Estamos chegando ao fim do dilema do operador?

Bom, para entender o contexto e a razão pela qual acredito ser essa uma reflexão pertinente, é preciso primeiro conhecer um pouco do perfil de geração de energia elétrica do Brasil. Dada a abundância de recursos hídricos aqui existente, o Setor Elétrico Brasileiro historicamente se desenvolveu em base essencialmente hídrica. Em termos de potência instalada, a participação de usinas hidrelétricas soma 63% [1] (contra 16% no mundo [2]), enquanto a de termelétricas totaliza 16% (contra 65% no mundo). Aliás, se forem agregadas as fontes eólica, solar e biomassa, o percentual de participação de fontes renováveis resulta em 83%, certamente uma das maiores do mundo. Há de se comentar também que, em termos de energia gerada, o Operador Nacional do Sistema Elétrico (ONS) registrou meses cuja contribuição somente de hidrelétricas chegou a patamares superiores a 80% [3].

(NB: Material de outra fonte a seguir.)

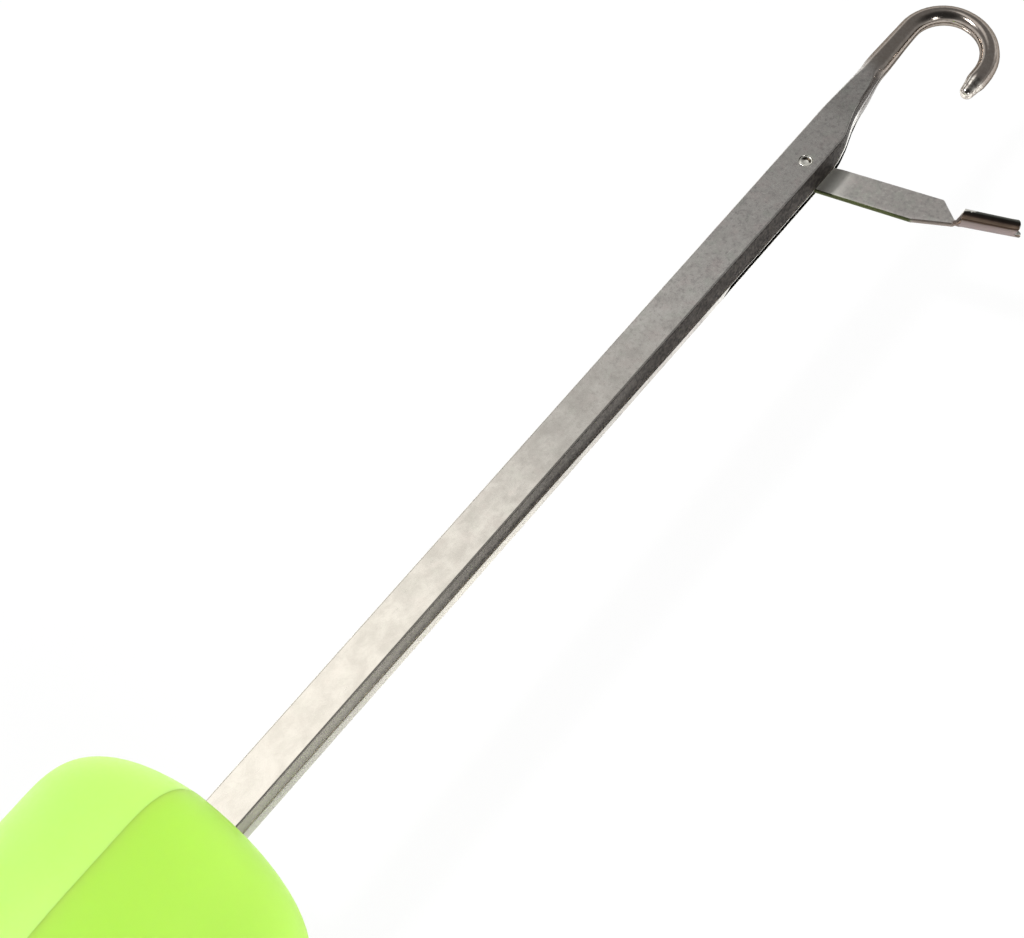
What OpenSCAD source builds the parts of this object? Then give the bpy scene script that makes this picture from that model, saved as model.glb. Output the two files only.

Outro aspecto único encontrado no Brasil é o tamanho de seu sistema elétrico. Praticamente 99% do sistema é interconectado por linhas de transmissão. Em teoria, isso permite com que a energia gerada em uma região possa ser transmitida para outras regiões, situação que é muito bem aproveitada dada a diversidade hidrológica brasileira. Assim sendo, períodos de chuvas abundantes em uma região podem compensar estiagens outras, mantendo a base de geração elétrica essencialmente hídrica. A demanda energética adicional é complementada principalmente por energia térmica e, mais recentemente, eólica.

Porém, há um problema: nós não sabemos com confiabilidade suficiente se os próximos meses serão chuvosos ou não. Isto posto, vamos nos colocar agora no papel de operadores do sistema e pensar em qual a melhor decisão que poderíamos tomar para suprir a demanda energética do país: será que devemos usar as hidrelétricas ou as termelétricas? Vejamos, se optarmos em priorizar hidrelétricas, os níveis dos reservatórios baixarão em um primeiro momento. Caso a hidrologia for favorável, isso não é problema, pois os volumes de água dos reservatórios serão restabelecidos ao final do horizonte de planejamento. Por outro lado, se a hidrologia não for favorável, o sistema corre risco de déficit energético (nome bonito para apagão, ou racionamento). Em outra esfera, caso decidirmos gerar termelétricas e a hidrologia futura for desfavorável, acertamos mais uma vez, pois os níveis dos reservatórios estarão elevados para garantir o suprimento da demanda futura. Entretanto, se as chuvas forem favoráveis, as usinas hidrelétricas sofrerão com vertimentos e, portanto, desperdícios de energia.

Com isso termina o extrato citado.